[Work instructions] Copy every record below exactly.

++++++++

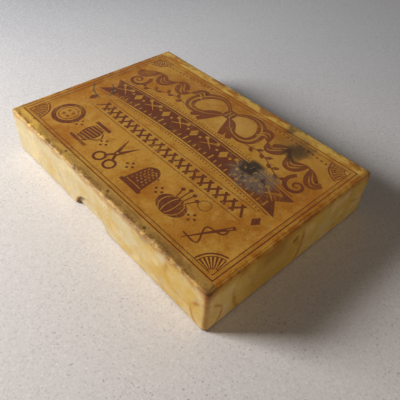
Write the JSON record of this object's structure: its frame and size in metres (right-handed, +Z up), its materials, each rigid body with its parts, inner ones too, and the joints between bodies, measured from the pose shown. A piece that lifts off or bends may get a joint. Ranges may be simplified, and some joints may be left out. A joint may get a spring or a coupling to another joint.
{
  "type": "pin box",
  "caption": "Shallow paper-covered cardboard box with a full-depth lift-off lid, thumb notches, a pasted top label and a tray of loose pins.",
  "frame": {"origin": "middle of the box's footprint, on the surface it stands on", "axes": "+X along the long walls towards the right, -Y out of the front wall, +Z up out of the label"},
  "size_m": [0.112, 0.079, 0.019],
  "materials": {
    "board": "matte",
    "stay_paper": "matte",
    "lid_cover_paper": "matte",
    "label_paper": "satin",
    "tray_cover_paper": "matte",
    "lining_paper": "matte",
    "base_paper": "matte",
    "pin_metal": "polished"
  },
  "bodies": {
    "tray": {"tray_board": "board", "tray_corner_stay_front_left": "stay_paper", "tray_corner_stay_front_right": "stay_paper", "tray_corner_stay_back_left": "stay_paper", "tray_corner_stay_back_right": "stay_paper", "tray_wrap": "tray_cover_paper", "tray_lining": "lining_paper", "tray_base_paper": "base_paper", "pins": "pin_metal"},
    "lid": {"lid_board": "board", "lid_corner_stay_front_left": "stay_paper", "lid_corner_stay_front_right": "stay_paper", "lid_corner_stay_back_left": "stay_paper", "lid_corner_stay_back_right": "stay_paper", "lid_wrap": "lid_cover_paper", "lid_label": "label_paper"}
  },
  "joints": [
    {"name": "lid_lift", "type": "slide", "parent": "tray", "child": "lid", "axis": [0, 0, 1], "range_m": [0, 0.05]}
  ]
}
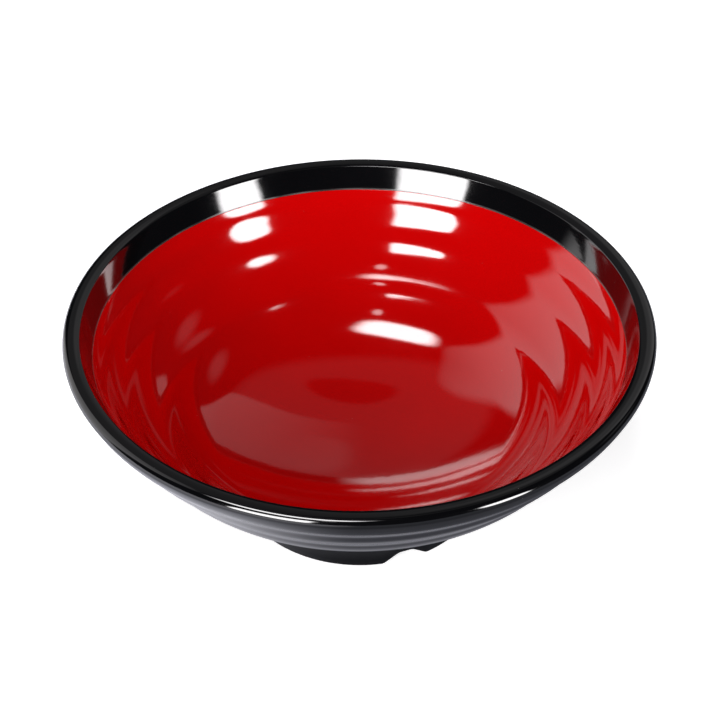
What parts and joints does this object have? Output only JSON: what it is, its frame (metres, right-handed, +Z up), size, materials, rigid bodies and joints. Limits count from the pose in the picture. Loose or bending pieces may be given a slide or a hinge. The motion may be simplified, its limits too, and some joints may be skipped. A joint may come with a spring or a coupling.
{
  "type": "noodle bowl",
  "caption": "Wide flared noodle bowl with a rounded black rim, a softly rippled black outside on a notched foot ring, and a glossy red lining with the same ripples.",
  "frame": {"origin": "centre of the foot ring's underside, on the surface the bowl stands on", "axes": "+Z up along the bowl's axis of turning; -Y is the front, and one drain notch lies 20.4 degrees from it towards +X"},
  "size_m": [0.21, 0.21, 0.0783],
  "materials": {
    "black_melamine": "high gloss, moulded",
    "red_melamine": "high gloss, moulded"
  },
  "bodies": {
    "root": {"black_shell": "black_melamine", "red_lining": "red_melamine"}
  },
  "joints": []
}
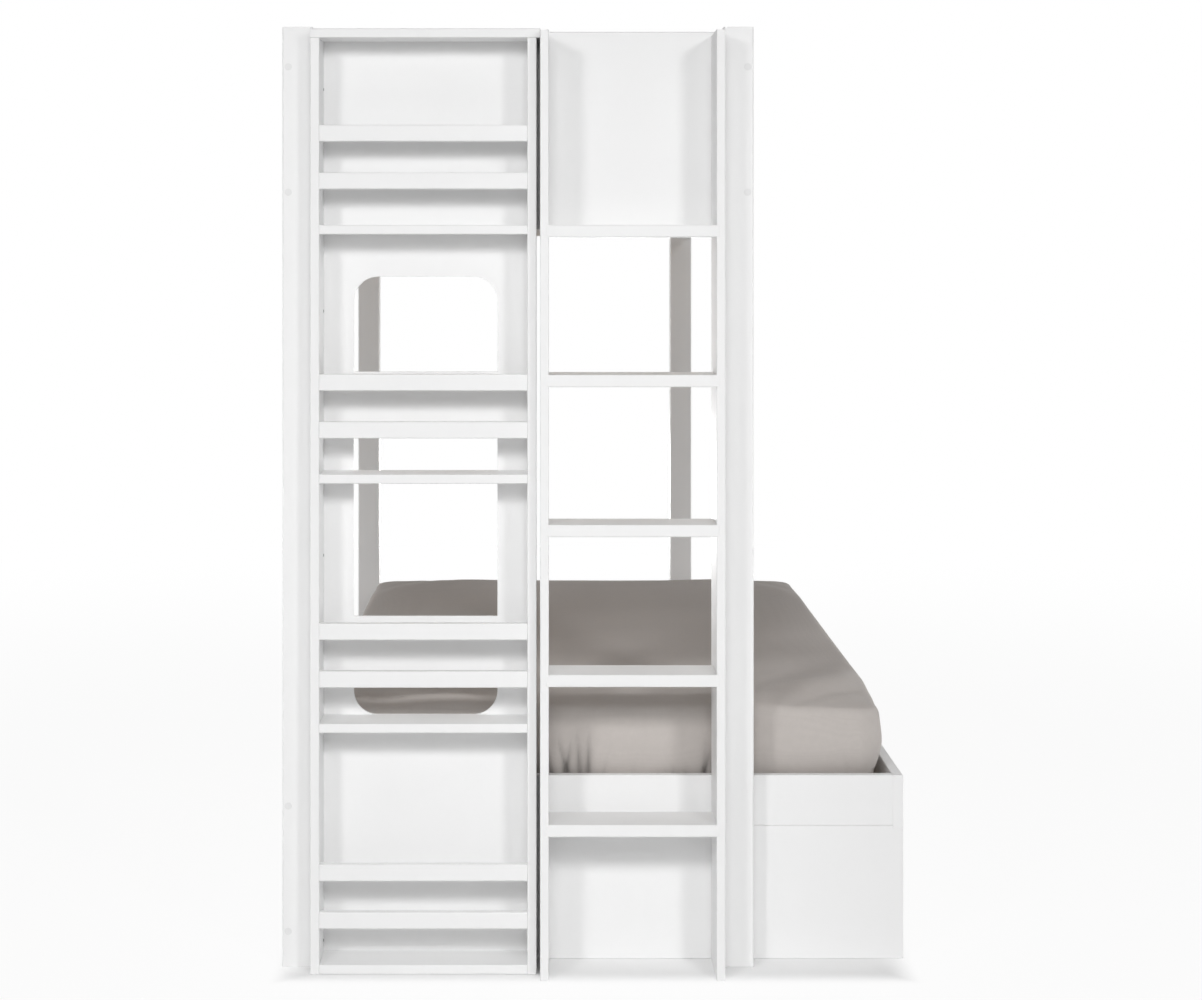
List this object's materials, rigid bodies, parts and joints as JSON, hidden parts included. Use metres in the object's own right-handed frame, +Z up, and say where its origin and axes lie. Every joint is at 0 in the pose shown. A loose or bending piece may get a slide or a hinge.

++++++++

[Result]
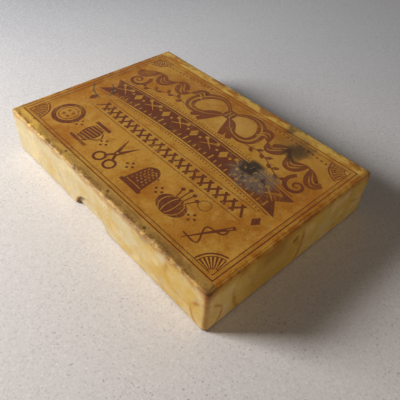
Write the JSON record of this object's structure: its frame and size in metres (right-handed, +Z up), its materials, each rigid body with its parts, inner ones too, and the joints between bodies, measured from the pose shown. A piece that lifts off or bends may get a joint. Ranges may be simplified, and some joints may be left out. A joint may get a spring or a coupling to another joint.
{
  "type": "pin box",
  "caption": "Shallow paper-covered cardboard box with a full-depth lift-off lid, thumb notches, a pasted top label and a tray of loose pins.",
  "frame": {"origin": "middle of the box's footprint, on the surface it stands on", "axes": "+X along the long walls towards the right, -Y out of the front wall, +Z up out of the label"},
  "size_m": [0.112, 0.079, 0.019],
  "materials": {
    "board": "matte",
    "stay_paper": "matte",
    "lid_cover_paper": "matte",
    "label_paper": "satin",
    "tray_cover_paper": "matte",
    "lining_paper": "matte",
    "base_paper": "matte",
    "pin_metal": "polished"
  },
  "bodies": {
    "tray": {"tray_board": "board", "tray_corner_stay_front_left": "stay_paper", "tray_corner_stay_front_right": "stay_paper", "tray_corner_stay_back_left": "stay_paper", "tray_corner_stay_back_right": "stay_paper", "tray_wrap": "tray_cover_paper", "tray_lining": "lining_paper", "tray_base_paper": "base_paper", "pins": "pin_metal"},
    "lid": {"lid_board": "board", "lid_corner_stay_front_left": "stay_paper", "lid_corner_stay_front_right": "stay_paper", "lid_corner_stay_back_left": "stay_paper", "lid_corner_stay_back_right": "stay_paper", "lid_wrap": "lid_cover_paper", "lid_label": "label_paper"}
  },
  "joints": [
    {"name": "lid_lift", "type": "slide", "parent": "tray", "child": "lid", "axis": [0, 0, 1], "range_m": [0, 0.05]}
  ]
}
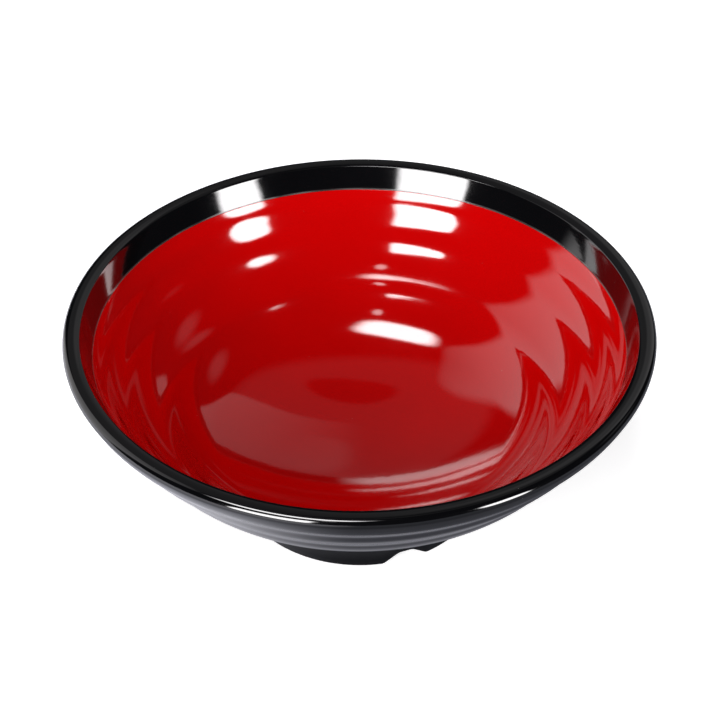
What parts and joints does this object have? Output only JSON: what it is, its frame (metres, right-handed, +Z up), size, materials, rigid bodies and joints. Limits count from the pose in the picture. Loose or bending pieces may be given a slide or a hinge. The motion may be simplified, its limits too, and some joints may be skipped. A joint may come with a spring or a coupling.
{
  "type": "noodle bowl",
  "caption": "Wide flared noodle bowl with a rounded black rim, a softly rippled black outside on a notched foot ring, and a glossy red lining with the same ripples.",
  "frame": {"origin": "centre of the foot ring's underside, on the surface the bowl stands on", "axes": "+Z up along the bowl's axis of turning; -Y is the front, and one drain notch lies 20.4 degrees from it towards +X"},
  "size_m": [0.21, 0.21, 0.0783],
  "materials": {
    "black_melamine": "high gloss, moulded",
    "red_melamine": "high gloss, moulded"
  },
  "bodies": {
    "root": {"black_shell": "black_melamine", "red_lining": "red_melamine"}
  },
  "joints": []
}
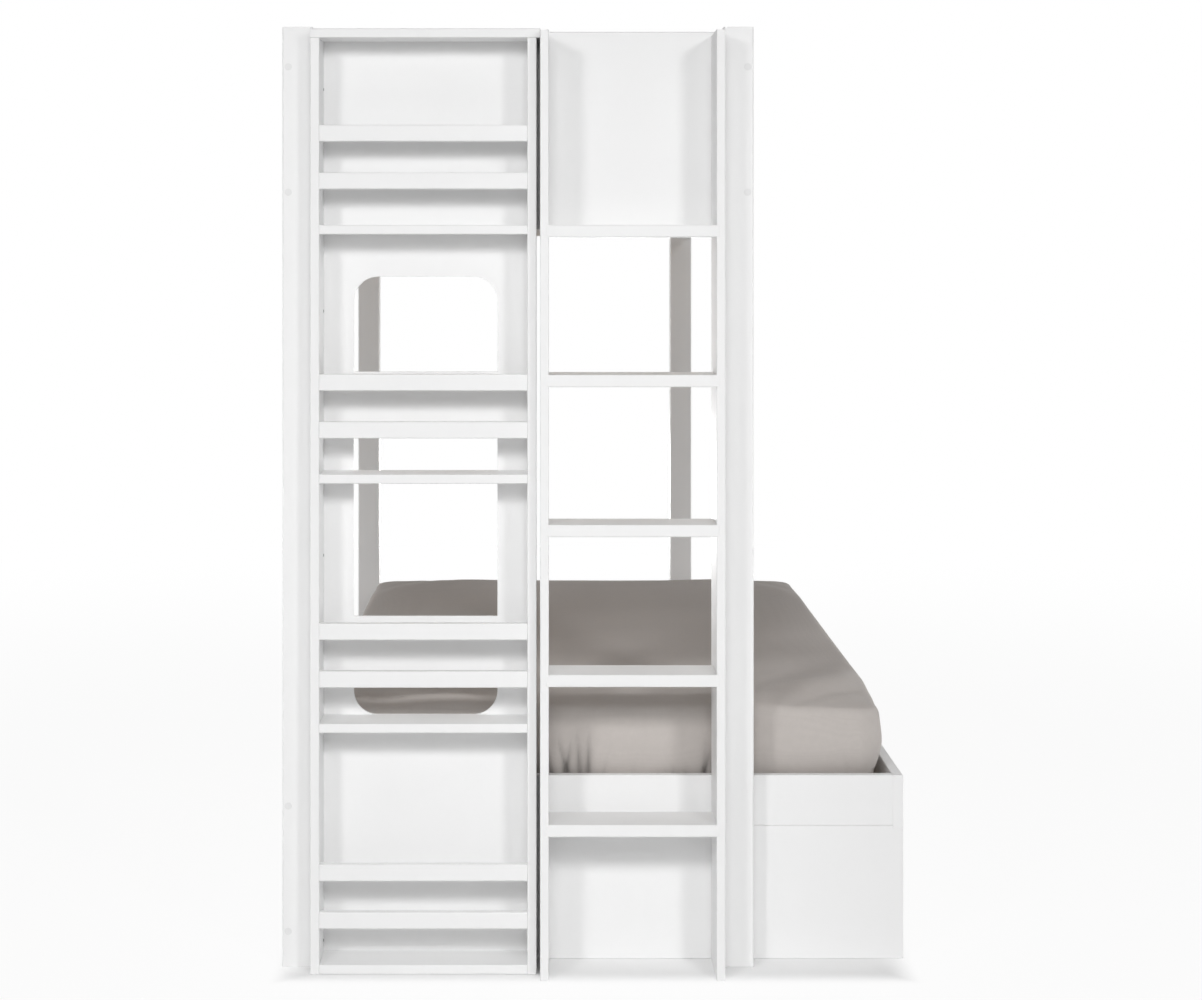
List this object's materials, rigid bodies, parts and joints as JSON, hidden parts included. Use metres in the object's own right-handed frame, +Z up, and say where its origin and axes lie. Every joint is at 0 in the pose shown. A loose or bending piece may get a slide or a hinge.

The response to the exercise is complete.